▶ AIM OF THE EXERCISE:
Collect from the data below each line with "model".

Records from a collection

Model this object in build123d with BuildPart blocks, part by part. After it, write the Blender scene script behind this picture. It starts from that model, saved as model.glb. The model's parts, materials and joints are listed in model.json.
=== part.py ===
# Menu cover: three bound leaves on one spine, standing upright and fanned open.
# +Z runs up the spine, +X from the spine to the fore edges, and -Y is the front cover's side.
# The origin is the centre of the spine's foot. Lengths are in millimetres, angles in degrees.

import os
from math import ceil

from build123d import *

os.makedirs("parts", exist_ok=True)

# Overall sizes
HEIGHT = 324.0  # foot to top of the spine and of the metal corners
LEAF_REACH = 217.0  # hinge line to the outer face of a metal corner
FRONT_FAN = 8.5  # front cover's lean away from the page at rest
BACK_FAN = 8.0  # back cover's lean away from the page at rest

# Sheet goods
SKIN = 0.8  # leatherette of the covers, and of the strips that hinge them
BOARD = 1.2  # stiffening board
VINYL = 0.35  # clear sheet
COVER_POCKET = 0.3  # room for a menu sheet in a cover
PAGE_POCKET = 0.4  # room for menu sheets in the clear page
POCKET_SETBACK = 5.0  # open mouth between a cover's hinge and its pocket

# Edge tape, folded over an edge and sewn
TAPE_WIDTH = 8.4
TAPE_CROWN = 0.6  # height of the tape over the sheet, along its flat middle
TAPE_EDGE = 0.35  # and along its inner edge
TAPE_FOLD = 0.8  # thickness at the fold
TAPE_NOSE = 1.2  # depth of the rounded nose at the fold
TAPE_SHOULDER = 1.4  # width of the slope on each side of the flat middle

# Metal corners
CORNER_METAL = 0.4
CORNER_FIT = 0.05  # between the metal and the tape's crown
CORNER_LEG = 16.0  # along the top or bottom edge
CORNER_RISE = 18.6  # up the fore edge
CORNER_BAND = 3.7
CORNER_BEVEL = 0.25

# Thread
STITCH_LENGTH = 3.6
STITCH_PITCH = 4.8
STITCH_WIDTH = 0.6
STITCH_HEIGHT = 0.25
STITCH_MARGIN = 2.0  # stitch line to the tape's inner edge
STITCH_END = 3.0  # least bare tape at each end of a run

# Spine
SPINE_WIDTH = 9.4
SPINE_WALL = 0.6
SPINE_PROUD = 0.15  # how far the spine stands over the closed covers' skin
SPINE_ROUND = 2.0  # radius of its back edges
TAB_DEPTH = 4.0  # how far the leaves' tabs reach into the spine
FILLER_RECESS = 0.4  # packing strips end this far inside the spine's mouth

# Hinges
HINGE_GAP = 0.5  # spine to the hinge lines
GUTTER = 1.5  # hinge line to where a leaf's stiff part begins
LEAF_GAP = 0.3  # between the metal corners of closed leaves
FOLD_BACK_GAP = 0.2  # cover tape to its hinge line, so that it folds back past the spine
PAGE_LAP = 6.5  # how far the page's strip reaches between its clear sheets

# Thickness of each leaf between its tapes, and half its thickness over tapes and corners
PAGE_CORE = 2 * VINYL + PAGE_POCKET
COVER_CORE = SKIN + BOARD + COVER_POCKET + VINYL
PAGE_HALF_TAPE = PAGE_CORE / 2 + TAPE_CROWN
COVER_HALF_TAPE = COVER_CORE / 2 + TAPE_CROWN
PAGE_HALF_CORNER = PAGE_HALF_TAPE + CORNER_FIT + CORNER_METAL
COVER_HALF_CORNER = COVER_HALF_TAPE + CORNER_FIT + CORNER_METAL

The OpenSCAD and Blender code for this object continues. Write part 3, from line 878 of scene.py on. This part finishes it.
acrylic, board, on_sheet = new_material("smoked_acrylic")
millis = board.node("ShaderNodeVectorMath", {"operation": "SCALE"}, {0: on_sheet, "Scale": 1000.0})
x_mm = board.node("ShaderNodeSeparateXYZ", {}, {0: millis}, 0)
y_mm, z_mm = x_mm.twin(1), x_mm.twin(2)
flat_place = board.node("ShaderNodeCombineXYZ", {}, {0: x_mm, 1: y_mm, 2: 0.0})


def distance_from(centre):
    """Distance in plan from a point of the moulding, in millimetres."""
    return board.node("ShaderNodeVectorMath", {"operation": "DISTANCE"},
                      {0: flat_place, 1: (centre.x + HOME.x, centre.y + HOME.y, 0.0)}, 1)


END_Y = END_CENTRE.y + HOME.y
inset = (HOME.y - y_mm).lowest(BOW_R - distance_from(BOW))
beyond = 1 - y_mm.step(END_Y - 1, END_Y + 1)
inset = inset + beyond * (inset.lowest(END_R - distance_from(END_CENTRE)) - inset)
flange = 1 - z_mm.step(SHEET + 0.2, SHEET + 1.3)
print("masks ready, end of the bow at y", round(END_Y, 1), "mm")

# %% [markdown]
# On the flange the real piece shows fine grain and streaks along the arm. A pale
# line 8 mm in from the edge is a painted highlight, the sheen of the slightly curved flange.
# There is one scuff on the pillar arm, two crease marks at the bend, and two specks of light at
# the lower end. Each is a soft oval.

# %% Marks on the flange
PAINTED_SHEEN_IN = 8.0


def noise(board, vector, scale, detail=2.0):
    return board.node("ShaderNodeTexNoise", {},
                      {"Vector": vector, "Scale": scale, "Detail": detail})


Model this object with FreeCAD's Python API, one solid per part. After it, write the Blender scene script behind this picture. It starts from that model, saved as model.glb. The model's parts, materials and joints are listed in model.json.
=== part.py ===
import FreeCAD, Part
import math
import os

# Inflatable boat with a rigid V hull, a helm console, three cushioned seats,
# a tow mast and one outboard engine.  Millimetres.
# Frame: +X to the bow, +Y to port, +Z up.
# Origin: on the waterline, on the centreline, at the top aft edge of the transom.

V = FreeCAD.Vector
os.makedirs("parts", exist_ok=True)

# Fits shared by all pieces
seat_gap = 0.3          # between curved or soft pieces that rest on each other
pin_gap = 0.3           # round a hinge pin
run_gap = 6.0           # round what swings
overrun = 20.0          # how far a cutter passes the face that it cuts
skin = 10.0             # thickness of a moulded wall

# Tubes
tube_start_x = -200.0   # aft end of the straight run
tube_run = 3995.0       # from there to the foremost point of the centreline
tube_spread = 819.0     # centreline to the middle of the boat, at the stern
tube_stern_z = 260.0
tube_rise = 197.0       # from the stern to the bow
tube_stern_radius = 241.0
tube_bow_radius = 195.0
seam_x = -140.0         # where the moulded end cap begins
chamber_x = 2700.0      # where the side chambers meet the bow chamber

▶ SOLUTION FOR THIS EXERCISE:
Model this object in build123d with BuildPart blocks, part by part. After it, write the Blender scene script behind this picture. It starts from that model, saved as model.glb. The model's parts, materials and joints are listed in model.json.
Model this object with FreeCAD's Python API, one solid per part. After it, write the Blender scene script behind this picture. It starts from that model, saved as model.glb. The model's parts, materials and joints are listed in model.json.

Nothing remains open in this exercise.